* Start *

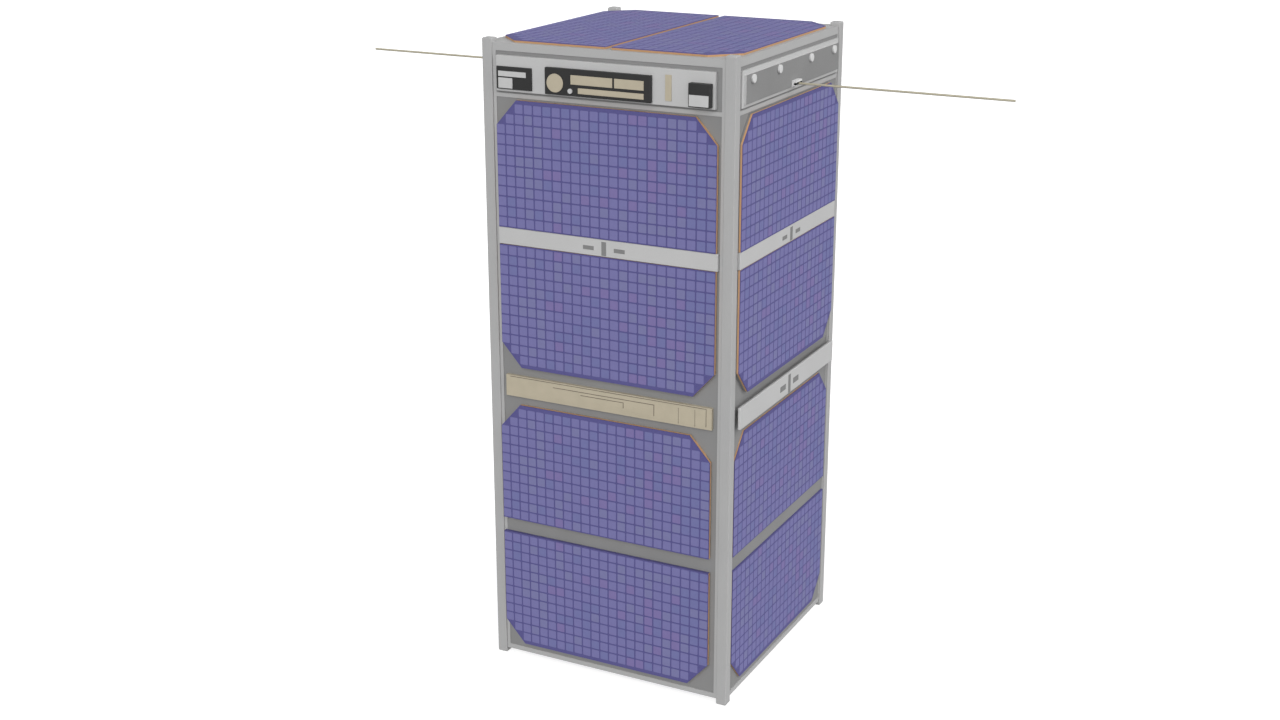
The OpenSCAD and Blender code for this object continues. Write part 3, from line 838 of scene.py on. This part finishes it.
class SATELLITE_OT_antennas(bpy.types.Operator):
    """Round and finish the antenna trays, covers, buttons, hinges and rods"""

    bl_idname = "satellite.antennas"
    bl_label = "Antennas"

    def execute(self, context):
        sizes, colours = context.scene.satellite_sizes, context.scene.satellite_colours
        bright = anodised("tray_anodised", colours.bright)
        dark = powder_paint("tray_cover_paint", colours.cover, colours.bright)
        light = moulded("button_light", colours.button)
        # Both hinges are as far out and as high as the first
        pivot = Vector(frame["joints"][0]["pos_m"])
        white = hinge_plastic("hinge_white", colours.white, colours.bush, pivot, sizes)
        metal = antenna_metal("antenna_metal", colours.rod, colours.bush, pivot, sizes)
        for side in ("right", "left"):
            softened(f"antenna_tray_{side}", bright, sizes.fine_edge)
            softened(f"tray_cover_{side}", dark, sizes.fine_edge)
            dress(f"antenna_hinge_{side}", white)
            dress(f"antenna_rod_{side}", metal)
        softened("tray_buttons", light, sizes.fine_edge)
        return {"FINISHED"}


# Stage

# Azimuth and elevation of each soft light, in degrees
LIGHTS = {"key": (10, 20), "side": (100, 30), "back": (225, 5)}


def toward(azimuth, elevation):
    """Direction from the satellite to a point, azimuth 0 in front and growing to the right."""
    level = math.cos(elevation)
    return Vector((math.sin(azimuth) * level, -math.cos(azimuth) * level, math.sin(elevation)))


def soft_light(name, azimuth, elevation, power, softness):
    """A distant light with soft shadows, from a direction in degrees."""
    light = bpy.data.lights.new(name, "SUN")
    light.energy = power
    light.angle = softness
    holder = bpy.data.objects.new(name, light)
    bpy.context.scene.collection.objects.link(holder)
    way = toward(math.radians(azimuth), math.radians(elevation))
    holder.location = way
    holder.rotation_euler = (-way).to_track_quat("-Z", "Y").to_euler()
    return holder


class SATELLITE_OT_stage(bpy.types.Operator):
    """Set up the floor, the soft light and the camera"""

    bl_idname = "satellite.stage"
    bl_label = "Stage"

    def execute(self, context):
        self.add_camera(context)
        self.add_floor(context)
        stage = context.scene.satellite_stage
        for name, (azimuth, elevation) in LIGHTS.items():
            power = getattr(stage, name)
            light = soft_light(f"{name}_light", azimuth, elevation, power, stage.softness)
            light.visible_glossy = name != "back"
        self.add_surround(context)
        context.scene.view_settings.view_transform = "Standard"
        return {"FINISHED"}

    def add_camera(self, context):
        """The camera of the main view."""
        stage = context.scene.satellite_stage
        camera = bpy.data.cameras.new("camera")
        camera.lens = stage.lens
        camera.clip_start = 0.01
        holder = bpy.data.objects.new("camera", camera)
        context.scene.collection.objects.link(holder)
        way = toward(stage.azimuth, stage.elevation)
        holder.location = Vector(stage.aim) + way * stage.distance
        holder.rotation_euler = (-way).to_track_quat("-Z", "Y").to_euler()
        context.scene.camera = holder

    def add_floor(self, context):
        """A wide matt floor that glows faintly, so that it stays light where the lights are weak."""
        stage = context.scene.satellite_stage
        bm = bmesh.new()
        bmesh.ops.create_grid(bm, x_segments=1, y_segments=1, size=stage.floor_size / 2)
        mesh = bpy.data.meshes.new("floor")
        bm.to_mesh(mesh)
        bm.free()
        finish = Finish(
            "floor_matt",
            context.scene.satellite_colours.floor,
            Roughness=0.9,
            Specular_IOR_Level=0.1,
            Emission_Color=(1, 1, 1, 1),
            Emission_Strength=stage.floor_glow,
        )
        finish.tinted(finish.spread(finish.noise(80 * MM), 0, 1), 0.004)
        mesh.materials.append(finish.material)
        floor = bpy.data.objects.new("floor", mesh)
        floor.visible_diffuse = False
        floor.visible_glossy = False
        context.scene.collection.objects.link(floor)

    def add_surround(self, context):
        """A world that looks white and lights softly."""
        world = bpy.data.worlds.new("studio")
        world.use_nodes = True
        nodes, links = world.node_tree.nodes, world.node_tree.links
        lit = nodes["Background"]
        lit.inputs["Color"].default_value = (1, 1, 1, 1)
        lit.inputs["Strength"].default_value = context.scene.satellite_stage.surround
        seen = nodes.new("ShaderNodeBackground")
        seen.inputs["Color"].default_value = (1, 1, 1, 1)
        mix = nodes.new("ShaderNodeMixShader")
        links.new(nodes.new("ShaderNodeLightPath").outputs["Is Camera Ray"], mix.inputs["Fac"])
        links.new(lit.outputs[0], mix.inputs[1])
        links.new(seen.outputs[0], mix.inputs[2])
        links.new(mix.outputs[0], nodes["World Output"].inputs["Surface"])
        context.scene.world = world


OPERATORS = (
    SATELLITE_OT_structure,
    SATELLITE_OT_boards,
    SATELLITE_OT_bars,
    SATELLITE_OT_strips,
    SATELLITE_OT_instruments,
    SATELLITE_OT_antennas,
    SATELLITE_OT_stage,
)

GROUPS = {
    "satellite_sizes": SatelliteSizes,
    "satellite_colours": SatelliteColours,
    "satellite_stage": SatelliteStage,
}


class VIEW3D_PT_satellite(bpy.types.Panel):
    """Lists the sizes, the colours and the operators"""

    bl_label = "Cube satellite"
    bl_space_type = "VIEW_3D"
    bl_region_type = "UI"
    bl_category = "Satellite"

    def draw(self, context):
        for name, group in GROUPS.items():
            for entry in group.__annotations__:
                self.layout.prop(getattr(context.scene, name), entry)
        for operator in OPERATORS:
            self.layout.operator(operator.bl_idname)


CLASSES = (*GROUPS.values(), *OPERATORS, VIEW3D_PT_satellite)


def register():
    """Adds the classes, and the groups of settings to the scene."""
    for cls in CLASSES:
        bpy.utils.register_class(cls)
    for name, group in GROUPS.items():
        setattr(bpy.types.Scene, name, PointerProperty(type=group))


def unregister():
    """Takes away what register added."""
    for name in GROUPS:
        delattr(bpy.types.Scene, name)
    for cls in reversed(CLASSES):
        bpy.utils.unregister_class(cls)


def main():
    """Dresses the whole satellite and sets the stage."""
    register()
    bpy.ops.satellite.structure()
    bpy.ops.satellite.boards()
    bpy.ops.satellite.bars()
    bpy.ops.satellite.strips()
    bpy.ops.satellite.instruments()
    bpy.ops.satellite.antennas()
    bpy.ops.satellite.stage()


if __name__ == "__main__":
    main()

* End *

- [Task instructions]: Everything from the first line above up to and including the line that contains "return Vector((math.sin(azimuth) *" should be printed exactly; please print only that.

- [Correct answer]:
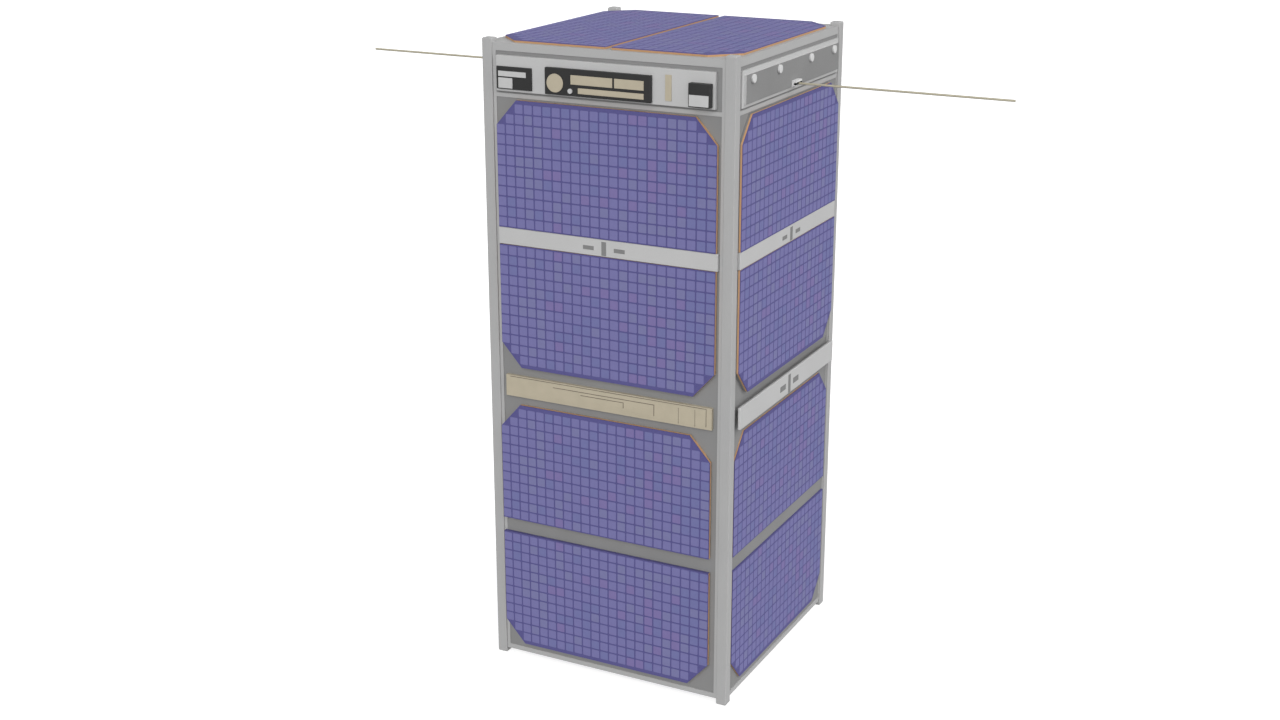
The OpenSCAD and Blender code for this object continues. Write part 3, from line 838 of scene.py on. This part finishes it.
class SATELLITE_OT_antennas(bpy.types.Operator):
    """Round and finish the antenna trays, covers, buttons, hinges and rods"""

    bl_idname = "satellite.antennas"
    bl_label = "Antennas"

    def execute(self, context):
        sizes, colours = context.scene.satellite_sizes, context.scene.satellite_colours
        bright = anodised("tray_anodised", colours.bright)
        dark = powder_paint("tray_cover_paint", colours.cover, colours.bright)
        light = moulded("button_light", colours.button)
        # Both hinges are as far out and as high as the first
        pivot = Vector(frame["joints"][0]["pos_m"])
        white = hinge_plastic("hinge_white", colours.white, colours.bush, pivot, sizes)
        metal = antenna_metal("antenna_metal", colours.rod, colours.bush, pivot, sizes)
        for side in ("right", "left"):
            softened(f"antenna_tray_{side}", bright, sizes.fine_edge)
            softened(f"tray_cover_{side}", dark, sizes.fine_edge)
            dress(f"antenna_hinge_{side}", white)
            dress(f"antenna_rod_{side}", metal)
        softened("tray_buttons", light, sizes.fine_edge)
        return {"FINISHED"}


# Stage

# Azimuth and elevation of each soft light, in degrees
LIGHTS = {"key": (10, 20), "side": (100, 30), "back": (225, 5)}


def toward(azimuth, elevation):
    """Direction from the satellite to a point, azimuth 0 in front and growing to the right."""
    level = math.cos(elevation)
    return Vector((math.sin(azimuth) * level, -math.cos(azimuth) * level, math.sin(elevation)))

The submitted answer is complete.